NDP leaders criticize state television

In addition to the article referred to by Issandr about the death of an Al Ghad supporter during the trial of Ayman Nour, Al Misry Al Yom has a story today that reports that NDP leaders have begun calling for state television to cover and broadcast the oppostion's anti-Mubarak demonstrations. Ex-minister of youth Ali Eddin Hilal and Mamdouh Al-Baltagi, current minister of youth, both went on the record.

Said Hilal: "There is no value in hiding such news after the independent press and the satellites deal with all such happenings in detail."

It's just one more testament to the impact that Al Jazeera has had and is continuing to have. Here's Abu Aardvark commenting on an AP article on the same subject from early June. Here's a bit from an article I wrote in April about the impact of satellites on the Egyptian elections.

Al Jazeera may have a more indirect impact as well. There is increasing pressure on state media to reform, as its credibility sinks to all time lows, and viewers increasingly turn to channels such as Al Jazeera for their news. State television was slammed by critics when it failed to cover the April 17 suicide bombing near Al Azhar. A subsequent headline in Al Masry Al Youm read "Egyptian television watched the Al Azhar incident on Al Jazeera." Al Jazeera reported the bombing first at 6:30 pm and was quick to provide analysis and commentary. State television failed to provide coverage of the bombing until 9 p.m., and then they simply rebroadcast MBC's coverage of the incident. Why the delay and the failure to cover the event? According to Al Masry Al Youm, state television's authoritarian news director had his mobile phone turned off and thus couldn't authorize the broadcast. A week later, Osama al-Ghazali Harb, editor in chief of the Al Ahram-owned quarterly journal Al Siyasa Al Dawliyya (International Policy), wrote in Al Ahram Weekly that the state media relies on one of three strategies towards covering unfavorable news: completely ignoring the event, downplaying its importance, or attacking members of the opposition.

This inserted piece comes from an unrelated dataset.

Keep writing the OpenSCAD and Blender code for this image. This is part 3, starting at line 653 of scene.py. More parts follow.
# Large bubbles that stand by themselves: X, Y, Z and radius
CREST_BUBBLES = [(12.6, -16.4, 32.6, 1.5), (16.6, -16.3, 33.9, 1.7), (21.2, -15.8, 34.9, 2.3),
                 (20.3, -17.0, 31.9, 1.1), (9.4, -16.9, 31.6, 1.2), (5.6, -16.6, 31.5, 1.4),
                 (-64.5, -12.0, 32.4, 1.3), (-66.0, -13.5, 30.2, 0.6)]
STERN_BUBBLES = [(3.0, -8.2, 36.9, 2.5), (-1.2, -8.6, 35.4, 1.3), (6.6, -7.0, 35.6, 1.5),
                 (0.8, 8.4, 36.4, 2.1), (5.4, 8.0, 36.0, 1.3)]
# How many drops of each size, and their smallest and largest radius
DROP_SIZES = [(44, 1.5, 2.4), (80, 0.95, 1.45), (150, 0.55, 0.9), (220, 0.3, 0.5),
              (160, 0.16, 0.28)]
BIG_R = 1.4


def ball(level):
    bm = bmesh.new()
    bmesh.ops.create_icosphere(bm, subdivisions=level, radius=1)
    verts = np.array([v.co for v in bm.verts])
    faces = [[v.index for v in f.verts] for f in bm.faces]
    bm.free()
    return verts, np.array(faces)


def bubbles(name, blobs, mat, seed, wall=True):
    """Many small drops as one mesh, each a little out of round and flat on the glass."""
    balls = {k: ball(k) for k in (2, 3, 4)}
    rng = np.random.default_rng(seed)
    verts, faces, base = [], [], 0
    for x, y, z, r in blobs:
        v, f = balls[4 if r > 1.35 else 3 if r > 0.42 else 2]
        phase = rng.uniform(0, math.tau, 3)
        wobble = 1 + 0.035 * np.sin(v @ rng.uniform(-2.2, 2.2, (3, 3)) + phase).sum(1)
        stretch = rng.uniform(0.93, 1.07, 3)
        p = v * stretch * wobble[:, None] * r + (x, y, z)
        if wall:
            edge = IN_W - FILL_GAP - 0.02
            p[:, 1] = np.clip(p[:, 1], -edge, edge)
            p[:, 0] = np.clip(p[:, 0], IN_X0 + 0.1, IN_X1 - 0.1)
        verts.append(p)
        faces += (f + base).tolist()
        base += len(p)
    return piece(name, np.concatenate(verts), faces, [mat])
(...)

"This strategy only serves to highlight the fact that large swathes of the official media continue to live in the 1950s, a proud example of the very worst in state-controlled, dictatorial media even as dictatorships and the absolute state are on the wane," al-Ghazali Harb wrote.


Today's Al Misry article also printed a rebuttal from the news director for Egyptian state television in which he pointed out that state television had indeed covered the anti-police violence protests in front of the Interior Ministry a few weeks ago, and also covered the Ayman Nour trial. I have been gone for the past month, so I can't vouch for either of those claims.